CULTURE

Industry star Myha’la Herrold: ‘Black women have to be undeniable otherwise we’ll be overlooked’

The breakout star of horny banker drama Industry is a refreshing force, both on and offscreen. She gets frank with Ellie Harrison about imposter syndrome, shooting with Lena Dunham and being up for sex scenes

t was a huge deal for me,” says Industry star Myha’la Herrold, recalling the first time she ever left the US. “Going out of the country hadn’t really been an option for my family. It’s expensive as s***.”  

The California native’s first stamp on her brand new passport was for the UK, when she flew over to do a screen test for the hit HBO and BBC co-production in 2019. She got the part, and has subsequently become one of the most exciting newcomers of 2020 with a lead role in the one of the year’s cleverest and most addictive series.  

Industry follows a group of horny, hard-working and even harder-playing graduates competing for a job at an investment bank. It’s been described as a millennial Mad Men, a cross between Skins and Billions and, so said the director of its first episode, Lena Dunham, Melrose Place meets The Wolf of Wall Street. Written by two former bankers, Londoners Mickey Down and Konrad Kay, the show is a damning portrait of how the industry chews up and spits out its young employees, and a thrilling, sometimes unsettling, insight into the hedonism a City salary can afford.

At the centre of it all is the astute, sharp-elbowed Harper Stern, played by Herrold with a spiky brittleness. As a biracial American from humble beginnings, Harper is a fish out of water at Pierpoint & Co, an office full of white, wealthy Oxbridge grads who think she is a token hire. Herrold – who is, by contrast, warm and breezy company – strongly relates to Harper’s misplaced self-doubt.  

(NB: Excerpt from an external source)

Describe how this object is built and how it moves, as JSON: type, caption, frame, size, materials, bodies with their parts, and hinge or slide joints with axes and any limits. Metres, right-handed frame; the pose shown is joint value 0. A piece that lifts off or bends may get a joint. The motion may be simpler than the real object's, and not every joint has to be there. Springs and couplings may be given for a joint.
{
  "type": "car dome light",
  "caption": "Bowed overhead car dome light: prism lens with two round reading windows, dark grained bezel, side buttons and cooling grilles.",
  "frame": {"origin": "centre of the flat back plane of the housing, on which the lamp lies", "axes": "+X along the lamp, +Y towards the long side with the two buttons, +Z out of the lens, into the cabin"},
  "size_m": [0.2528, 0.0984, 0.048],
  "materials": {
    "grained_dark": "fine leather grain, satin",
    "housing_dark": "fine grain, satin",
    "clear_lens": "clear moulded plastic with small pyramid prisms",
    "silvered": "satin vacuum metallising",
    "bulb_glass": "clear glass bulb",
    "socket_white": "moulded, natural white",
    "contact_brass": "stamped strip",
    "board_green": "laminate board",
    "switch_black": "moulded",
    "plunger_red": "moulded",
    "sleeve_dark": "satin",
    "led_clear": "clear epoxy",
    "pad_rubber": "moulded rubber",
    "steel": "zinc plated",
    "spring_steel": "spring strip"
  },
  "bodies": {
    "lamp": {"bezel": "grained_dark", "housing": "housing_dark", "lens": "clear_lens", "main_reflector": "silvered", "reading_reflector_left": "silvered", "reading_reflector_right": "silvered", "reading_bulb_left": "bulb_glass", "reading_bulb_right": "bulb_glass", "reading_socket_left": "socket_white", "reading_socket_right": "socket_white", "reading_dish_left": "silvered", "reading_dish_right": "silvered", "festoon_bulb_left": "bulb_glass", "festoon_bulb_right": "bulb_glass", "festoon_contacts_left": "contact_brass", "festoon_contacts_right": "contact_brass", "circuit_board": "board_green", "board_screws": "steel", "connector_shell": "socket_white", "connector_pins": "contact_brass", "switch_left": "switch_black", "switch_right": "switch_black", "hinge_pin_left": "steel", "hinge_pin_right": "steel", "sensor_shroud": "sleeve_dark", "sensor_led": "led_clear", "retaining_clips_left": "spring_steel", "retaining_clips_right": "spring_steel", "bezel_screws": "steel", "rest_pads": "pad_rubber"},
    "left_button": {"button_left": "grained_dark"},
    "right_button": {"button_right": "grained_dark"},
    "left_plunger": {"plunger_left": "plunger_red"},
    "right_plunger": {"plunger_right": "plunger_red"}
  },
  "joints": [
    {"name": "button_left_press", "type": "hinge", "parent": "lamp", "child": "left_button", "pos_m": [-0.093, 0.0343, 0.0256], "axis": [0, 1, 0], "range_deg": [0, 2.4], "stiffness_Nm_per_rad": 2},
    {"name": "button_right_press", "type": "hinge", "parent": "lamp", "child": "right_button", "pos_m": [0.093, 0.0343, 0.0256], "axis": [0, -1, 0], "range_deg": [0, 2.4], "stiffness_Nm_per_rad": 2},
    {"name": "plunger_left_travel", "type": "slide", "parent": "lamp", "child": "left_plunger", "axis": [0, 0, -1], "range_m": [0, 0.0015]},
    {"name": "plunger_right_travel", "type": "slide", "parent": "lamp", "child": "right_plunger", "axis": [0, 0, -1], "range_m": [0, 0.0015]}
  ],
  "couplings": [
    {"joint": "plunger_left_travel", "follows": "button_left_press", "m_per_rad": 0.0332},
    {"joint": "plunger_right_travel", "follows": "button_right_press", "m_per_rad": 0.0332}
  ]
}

“What I imagined her feeling, because it’s what I feel, is that the world has never been for us,” says the 24-year-old over Zoom from New York, where she lives with her pet cat, Salad. “We feel imposter syndrome from day one. My entire life has been fighting the feeling that I don’t belong here, even though I know I’m qualified. Harper comes in so hardened, so obviously overcompensating and way too sure of herself because we, as Black women, have to enter these rooms like there is nobody better than us for the job. We have to be undeniable otherwise we’ll be overlooked.”

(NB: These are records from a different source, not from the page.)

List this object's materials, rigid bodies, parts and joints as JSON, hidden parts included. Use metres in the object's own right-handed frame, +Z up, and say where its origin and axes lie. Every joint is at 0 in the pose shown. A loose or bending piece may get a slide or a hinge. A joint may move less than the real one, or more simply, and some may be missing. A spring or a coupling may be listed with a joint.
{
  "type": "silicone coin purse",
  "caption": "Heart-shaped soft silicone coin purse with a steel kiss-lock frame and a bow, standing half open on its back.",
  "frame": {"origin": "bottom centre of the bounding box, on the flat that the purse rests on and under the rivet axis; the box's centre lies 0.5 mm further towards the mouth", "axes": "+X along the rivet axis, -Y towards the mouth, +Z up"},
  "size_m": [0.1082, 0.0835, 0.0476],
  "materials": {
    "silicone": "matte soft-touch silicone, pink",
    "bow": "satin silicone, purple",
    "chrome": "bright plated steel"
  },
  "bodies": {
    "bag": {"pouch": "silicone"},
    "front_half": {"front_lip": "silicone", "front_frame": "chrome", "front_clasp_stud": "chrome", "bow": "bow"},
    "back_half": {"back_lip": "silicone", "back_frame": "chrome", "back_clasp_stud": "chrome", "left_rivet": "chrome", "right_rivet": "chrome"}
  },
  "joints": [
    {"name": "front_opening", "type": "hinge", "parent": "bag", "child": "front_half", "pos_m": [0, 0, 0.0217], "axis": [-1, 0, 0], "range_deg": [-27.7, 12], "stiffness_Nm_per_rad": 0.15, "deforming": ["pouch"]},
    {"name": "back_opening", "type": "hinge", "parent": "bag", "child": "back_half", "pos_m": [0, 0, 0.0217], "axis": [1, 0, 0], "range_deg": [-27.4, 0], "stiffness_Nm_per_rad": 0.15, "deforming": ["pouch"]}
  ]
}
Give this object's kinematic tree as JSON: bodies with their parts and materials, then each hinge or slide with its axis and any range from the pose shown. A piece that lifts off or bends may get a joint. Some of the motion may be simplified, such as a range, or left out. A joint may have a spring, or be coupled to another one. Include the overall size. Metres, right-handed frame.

In episode four of Industry, Harper tells Robert, a white male grad played by the brilliant Harry Lawtey: “I’m not allowed to make any mistakes. People like you are allowed to make mistakes. Mistakes are a privilege.” Herrold – who seems to vibrate through the screen every time she appears, her voice cracking at just the right moment, her eyes betraying just the right amount of inner-torment – says that line “hit close to home”.  “As Black women, we know that there’s an expectation of us to fail in some way,” she says. “So we have to work a thousand times harder all the time. I’ve noticed that if a peer of mine makes a mistake, there are all kinds of excuses made for them, which is f***ing irritating because I’m over here working so hard. Failure is not an option for me.”

In the show, her character’s desperation to secure a job at the bank and her fear of failure manifests as arrogance and a coldness towards her contemporaries. Like in Succession, none of the characters in Industry are just “nice”. Harper’s line manager Daria (Skins alum Freya Mavor) is the personification of passive aggression. Gus (David Jonsson) is a pompous Etonian. Yasmin (Marisa Abela) is a nepotistic rich girl. Robert (Lawtey) is a womaniser. But somehow we’re rooting for all of them. “There’s no such thing as a perfect person,” says Herrold. “Especially not in this environment.”

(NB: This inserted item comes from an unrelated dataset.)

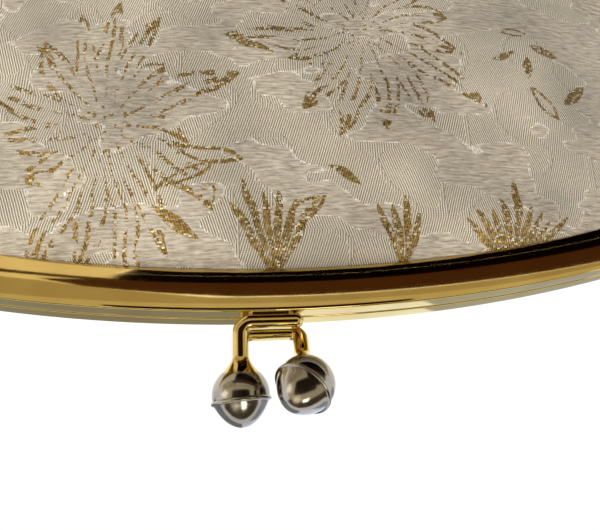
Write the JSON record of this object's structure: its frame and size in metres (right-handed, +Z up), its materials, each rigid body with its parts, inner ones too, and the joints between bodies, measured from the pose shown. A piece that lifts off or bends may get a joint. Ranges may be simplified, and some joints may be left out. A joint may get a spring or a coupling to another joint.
{
  "type": "kiss lock frame purse",
  "caption": "Brocade clutch purse on an arched, hinged gold-tone channel frame that snaps shut with two crossing beads.",
  "frame": {"origin": "centre of the base, on the surface that the purse stands on", "axes": "+Z up, -Y towards the front, X along the frame"},
  "size_m": [0.218, 0.0434, 0.1432],
  "materials": {
    "gold_plated_frame": "polished gold-tone plate on brass",
    "gold_plated_fittings": "polished gold-tone plate",
    "nickel_beads": "polished pale nickel plate",
    "paper_cord": "twisted kraft paper",
    "brocade": "silvery ivory damask with gold lurex flowers",
    "interlining": "needled cotton felt",
    "base_board": "grey-brown board",
    "satin_lining": "champagne satin"
  },
  "bodies": {
    "bag": {"left_hinge_rivet": "gold_plated_fittings", "right_hinge_rivet": "gold_plated_fittings", "front_panel_lower": "brocade", "rear_panel_lower": "brocade", "left_gusset": "brocade", "right_gusset": "brocade", "base_cloth": "brocade", "base_board": "base_board", "front_interlining_lower": "interlining", "rear_interlining_lower": "interlining", "front_lining_lower": "satin_lining", "rear_lining_lower": "satin_lining", "left_lining_gusset": "satin_lining", "right_lining_gusset": "satin_lining", "lining_base": "satin_lining", "slip_pocket": "satin_lining", "front_panel_fold": "brocade", "rear_panel_fold": "brocade", "front_lining_fold": "satin_lining", "rear_lining_fold": "satin_lining"},
    "front_half": {"front_frame": "gold_plated_frame", "front_clasp_stem": "gold_plated_fittings", "front_clasp_inner_shell": "nickel_beads", "front_clasp_outer_shell": "nickel_beads", "front_packing_cord": "paper_cord", "front_panel_upper": "brocade", "front_interlining_upper": "interlining", "front_lining_upper": "satin_lining"},
    "rear_half": {"rear_frame": "gold_plated_frame", "rear_clasp_stem": "gold_plated_fittings", "rear_clasp_inner_shell": "nickel_beads", "rear_clasp_outer_shell": "nickel_beads", "rear_packing_cord": "paper_cord", "rear_panel_upper": "brocade", "rear_interlining_upper": "interlining", "rear_lining_upper": "satin_lining"}
  },
  "joints": [
    {"name": "front_half_swing", "type": "hinge", "parent": "bag", "child": "front_half", "pos_m": [0, 0, 0.068], "axis": [1, 0, 0], "range_deg": [0, 40], "deforming": ["front_panel_fold", "front_lining_fold"]},
    {"name": "rear_half_swing", "type": "hinge", "parent": "bag", "child": "rear_half", "pos_m": [0, 0, 0.068], "axis": [-1, 0, 0], "range_deg": [0, 40], "deforming": ["rear_panel_fold", "rear_lining_fold"]}
  ]
}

Herrold, an only child, was raised by her mother in San Jose, California. The first time she acted was in the local community theatre, aged six, in a show with top hats, canes and tap shoes. She studied drama and musical theatre at Carnegie Mellon and had always thought she’d end up on Broadway, having starred in a tour of The Book of Mormon aged 21. After graduating in 2018, Herrold landed small roles in the indie film Premature and an episode of Amazon’s Modern Love opposite Julia Garner, but she was getting a lot of rejections, too.  

“At the time I had a shaved head,” she says. “I was super bald and super androgynous and very vibey. I thought, ‘Ugh, okay, maybe I’m going to have to sacrifice myself a little bit and make myself more palatable for this industry’.” She had “a bit of a crisis”, started growing her hair out, and then the Industry creators came knocking.  

The series stands out in a TV landscape that is saturated with shows that revolve around teenagers and people in their mid-late 20s, but is crying out for dramas about that chaotic in-between stage. The central characters in Industry are all living in those precious years when they are finally earning their own money and have autonomy, but are not yet lumped with grown-up responsibilities.